### [THE TASK]
The listing beneath should be written out in full, exactly as shown.
---+---
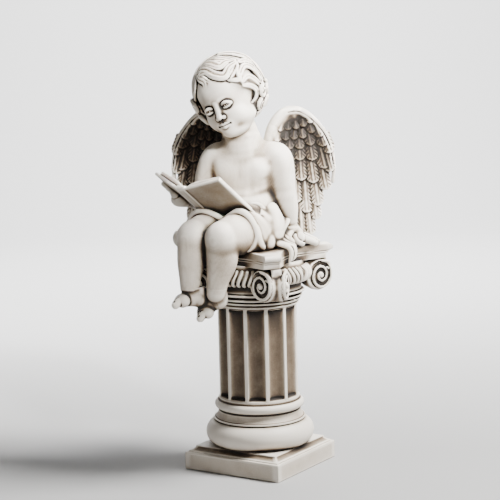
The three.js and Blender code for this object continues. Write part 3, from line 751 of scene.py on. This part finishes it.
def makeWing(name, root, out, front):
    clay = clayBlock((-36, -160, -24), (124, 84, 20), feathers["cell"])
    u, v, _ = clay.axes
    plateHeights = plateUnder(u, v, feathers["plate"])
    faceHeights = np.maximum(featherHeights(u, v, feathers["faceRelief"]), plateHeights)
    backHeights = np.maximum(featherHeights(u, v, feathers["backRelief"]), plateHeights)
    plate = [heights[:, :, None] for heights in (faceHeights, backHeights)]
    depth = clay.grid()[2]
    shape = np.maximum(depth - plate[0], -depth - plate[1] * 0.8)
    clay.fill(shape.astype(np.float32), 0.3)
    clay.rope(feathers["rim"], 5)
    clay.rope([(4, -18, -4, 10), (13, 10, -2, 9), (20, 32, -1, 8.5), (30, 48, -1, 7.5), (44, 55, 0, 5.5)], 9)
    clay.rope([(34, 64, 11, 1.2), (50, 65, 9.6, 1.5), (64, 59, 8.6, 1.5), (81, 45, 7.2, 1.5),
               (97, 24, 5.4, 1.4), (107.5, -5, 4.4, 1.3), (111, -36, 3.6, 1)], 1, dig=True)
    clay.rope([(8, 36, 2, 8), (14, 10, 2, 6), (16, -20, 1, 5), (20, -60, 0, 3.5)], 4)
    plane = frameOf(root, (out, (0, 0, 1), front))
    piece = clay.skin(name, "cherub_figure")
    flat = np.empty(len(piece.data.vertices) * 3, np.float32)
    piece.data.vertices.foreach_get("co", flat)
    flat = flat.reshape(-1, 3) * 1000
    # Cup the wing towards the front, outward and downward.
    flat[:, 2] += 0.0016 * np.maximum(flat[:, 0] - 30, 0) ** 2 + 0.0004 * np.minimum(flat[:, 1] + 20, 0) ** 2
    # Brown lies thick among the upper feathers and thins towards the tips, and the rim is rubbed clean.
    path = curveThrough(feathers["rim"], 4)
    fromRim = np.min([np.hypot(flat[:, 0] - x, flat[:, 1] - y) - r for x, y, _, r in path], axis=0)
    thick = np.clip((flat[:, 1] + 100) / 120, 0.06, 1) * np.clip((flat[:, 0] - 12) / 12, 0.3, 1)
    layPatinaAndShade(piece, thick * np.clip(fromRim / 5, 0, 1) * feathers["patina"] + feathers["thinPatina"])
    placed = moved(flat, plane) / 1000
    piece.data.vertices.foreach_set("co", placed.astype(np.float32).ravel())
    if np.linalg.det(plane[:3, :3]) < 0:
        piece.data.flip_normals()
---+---
### [SOLUTION TO THIS PROBLEM]
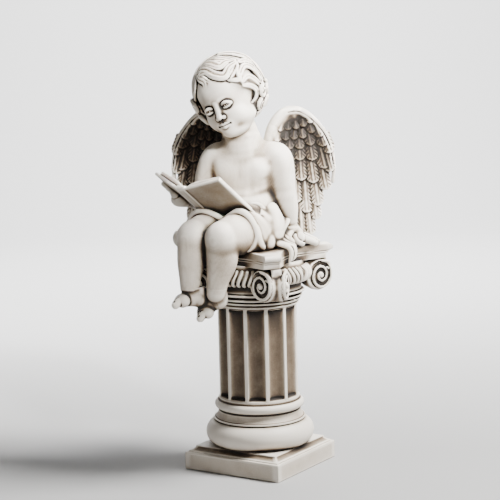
The three.js and Blender code for this object continues. Write part 3, from line 751 of scene.py on. This part finishes it.
def makeWing(name, root, out, front):
    clay = clayBlock((-36, -160, -24), (124, 84, 20), feathers["cell"])
    u, v, _ = clay.axes
    plateHeights = plateUnder(u, v, feathers["plate"])
    faceHeights = np.maximum(featherHeights(u, v, feathers["faceRelief"]), plateHeights)
    backHeights = np.maximum(featherHeights(u, v, feathers["backRelief"]), plateHeights)
    plate = [heights[:, :, None] for heights in (faceHeights, backHeights)]
    depth = clay.grid()[2]
    shape = np.maximum(depth - plate[0], -depth - plate[1] * 0.8)
    clay.fill(shape.astype(np.float32), 0.3)
    clay.rope(feathers["rim"], 5)
    clay.rope([(4, -18, -4, 10), (13, 10, -2, 9), (20, 32, -1, 8.5), (30, 48, -1, 7.5), (44, 55, 0, 5.5)], 9)
    clay.rope([(34, 64, 11, 1.2), (50, 65, 9.6, 1.5), (64, 59, 8.6, 1.5), (81, 45, 7.2, 1.5),
               (97, 24, 5.4, 1.4), (107.5, -5, 4.4, 1.3), (111, -36, 3.6, 1)], 1, dig=True)
    clay.rope([(8, 36, 2, 8), (14, 10, 2, 6), (16, -20, 1, 5), (20, -60, 0, 3.5)], 4)
    plane = frameOf(root, (out, (0, 0, 1), front))
    piece = clay.skin(name, "cherub_figure")
    flat = np.empty(len(piece.data.vertices) * 3, np.float32)
    piece.data.vertices.foreach_get("co", flat)
    flat = flat.reshape(-1, 3) * 1000
    # Cup the wing towards the front, outward and downward.
    flat[:, 2] += 0.0016 * np.maximum(flat[:, 0] - 30, 0) ** 2 + 0.0004 * np.minimum(flat[:, 1] + 20, 0) ** 2
    # Brown lies thick among the upper feathers and thins towards the tips, and the rim is rubbed clean.
    path = curveThrough(feathers["rim"], 4)
    fromRim = np.min([np.hypot(flat[:, 0] - x, flat[:, 1] - y) - r for x, y, _, r in path], axis=0)
    thick = np.clip((flat[:, 1] + 100) / 120, 0.06, 1) * np.clip((flat[:, 0] - 12) / 12, 0.3, 1)
    layPatinaAndShade(piece, thick * np.clip(fromRim / 5, 0, 1) * feathers["patina"] + feathers["thinPatina"])
    placed = moved(flat, plane) / 1000
    piece.data.vertices.foreach_set("co", placed.astype(np.float32).ravel())
    if np.linalg.det(plane[:3, :3]) < 0:
        piece.data.flip_normals()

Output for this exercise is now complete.